Cardinal Ratzinger knew this, was utterly taken by this, and became all the more extremely devoted to his beloved “papa” on this earth. A good friend in the Roman Curia witnessed this many times, and was in awe of this dedication of Cardinal Ratzinger. He repeated this to me on many occasions. Pope Benedict well knows that this is part of what it means to be the Bishop of Rome, however much he is loves his privacy, however much he doesn’t want to become a spectacle. He knows that our weakness manifests Christ’s strength, and that it is Christ Jesus who would make of any of us a spectacle even to the angels, who rejoice when we, ever so weak, manifest the very strength of Christ Jesus.
And there is nothing that would have hurt Cardinal Ratzinger more than to hear the diabolically evil statements of some of his fellow Cardinals that his great hero, John Paul II, would have to be removed as an embarrassment to the Church. We are all imprisoned in these weak bodies of ours.
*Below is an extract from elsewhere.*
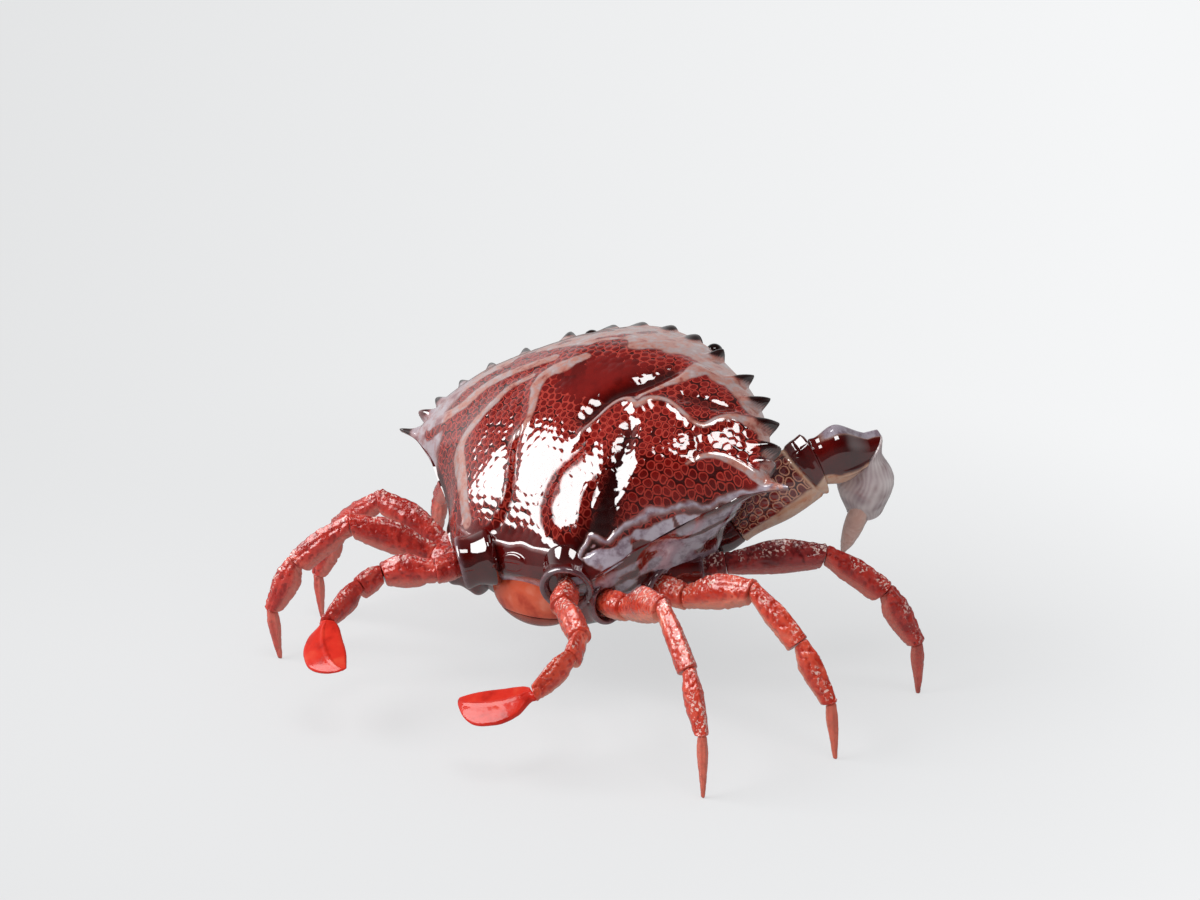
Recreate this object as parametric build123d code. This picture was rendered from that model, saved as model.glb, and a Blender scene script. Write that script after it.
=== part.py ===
from build123d import *
import math
import os

# Porcelain crab figurine, millimetres, +Z up, +Y towards the face, +X the crab's right side.
# Origin: middle of the footprint, on the table under the eight legs.

# Body shell, measured in the plane of its margin, which is tilted nose up
shell_half_width = 114.0
shell_length = 174.0
dome_height = 30.0
belly_depth = 54.0
wing_depth = 7.0
shell_wall = 4.0
margin_lip = 2.2
body_tilt = 37.0
body_roll = 3.5
roll_axis_height = 100.0
rear_margin_forward = -42.0
rear_margin_height = 70.0

# Teeth of the margin, from their root inside the shell
side_spine_length = 23.0
side_spine_radius = 6.5
tooth_length = 15.0
tooth_radius = 5.0
brow_length = 12.0
brow_radius = 5.0
tooth_tip_radius = 0.8
tooth_root = 8.0

# Folds of the back
fold_half_width = 4.2
fold_height = 2.6

# Depth of the socket mouths below the margin plane
swim_socket_depth = -0.8
third_socket_depth = 15.4
second_socket_depth = 29.3
first_socket_depth = 37.7
claw_socket_depth = 45.0

# Leg sockets: a collar round a tapered mouth, wide enough to show a dark gap
collar_radius = 10.6
collar_length = 14.0
mouth_radius = 9.0
mouth_depth = 4.5
mouth_reach = 14.0
swim_collar_radius = 13.2
swim_mouth_radius = 10.8
claw_collar_radius = 13.0
claw_mouth_radius = 11.2
claw_mouth_reach = 26.0
seat_gap = 0.3
seam_gap = 0.2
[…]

But there is great quality of life in this imprisonment, is there not? It is Christ Jesus Himself shining out from within us, proclaiming to the whole world that God loves us, the greatest testimony we could ever give to another, from the least known person dying in their poverty and pain to the very Supreme Pontiff himself. Jesus liberates us from this prison of infirmity by providing us with His every youthful enthusiastic life, and then providing us with eternal life, where all such infirmity falls away. Perhaps you may remember my guest post on These Stone Walls, entitled, “When Jesus Was In Prison.” Both John Paul II and Benedict XVI served and serve Christ Jesus, not the opinions of the media, not the hubris of ladder climbers.
But let’s see what now Pope Benedict says of his own health and the reasons for his abdication. The full text of that abdication is here. But in this post, I would to do an analysis of the words he used about his health, which are not really about his health so much as other circumstances. My entire life’s training is analyze such texts. Let’s see what we really have here.
After having repeatedly examined my conscience before God, I have come to the certainty that my strengths, due to an advanced age, are no longer suited to an adequate exercise of the Petrine ministry. I am well aware that this ministry, due to its essential spiritual nature, must be carried out not only with words and deeds, but no less with prayer and suffering. [That is, just like John Paul II in his latter years, but the times have changed since then...] However, in today’s world, subject to so many rapid changes and shaken by questions of deep relevance for the life of faith [This is a most extraordinary statement for someone who has followed every single important case in the Roman Curia since 1982... every last one...], in order to govern the bark of Saint Peter [He's not being assisted as he should be. I know for a fact that the buck is being passed to him on extremely serious, extremely complicated matters by those who glibly couldn't give a damn about doing an adequate work for the Lord Jesus...] and proclaim the Gospel, both strength of mind and body are necessary [He witnessed how the Roman Curia, including the Secretary of State, was willingly out of control when John Paul was infirm, and knows that this is coming upon him...], strength which in the last few months, has deteriorated in me to the extent that I have had to recognize my incapacity to adequately fulfill the ministry entrusted to me [He could do it then, but not now, because of the circumstances extraordinarily different from those in John Paul II's last years].
In other words, he would have kept going just like John Paul II, but times have changed quite radically for the worse since that time. It is because of these circumstances quite apart from his health that he has decided to step aside. John Paul gave the witness about the value of suffering, but right now, incisive governance is necessary. I could say much more about those circumstances, but we will leave that to the next successor of Saint Peter, to whom, once again, Pope Benedict XVI will be entirely dedicated.
It is an insult to Blessed John Paul II and to Pope Benedict XVI, still gloriously reigning, to think that Pope Benedict is worried in the least about going through the crucifixion which John Paul II experienced. That would be cynical in the extreme. These Pontiffs are not children. Pope Benedict faces the battle with great fortitude. As I’ve said here and here, Pope Benedict is only intensifying his ministry by becoming a hermit.
Also, just to say, the infirmities experienced by Pope John Paul II are not in any way comparable to any infirmity of Pope Benedict XVI. Not at all. No, no. This is about the circumstances of our present day, so intensified from even eight years ago. If this frightens you, let that fear get you on your knees both in the confessional and in prayer. Fear of the Lord is the beginning of such wisdom. But after that, “Be not afraid!”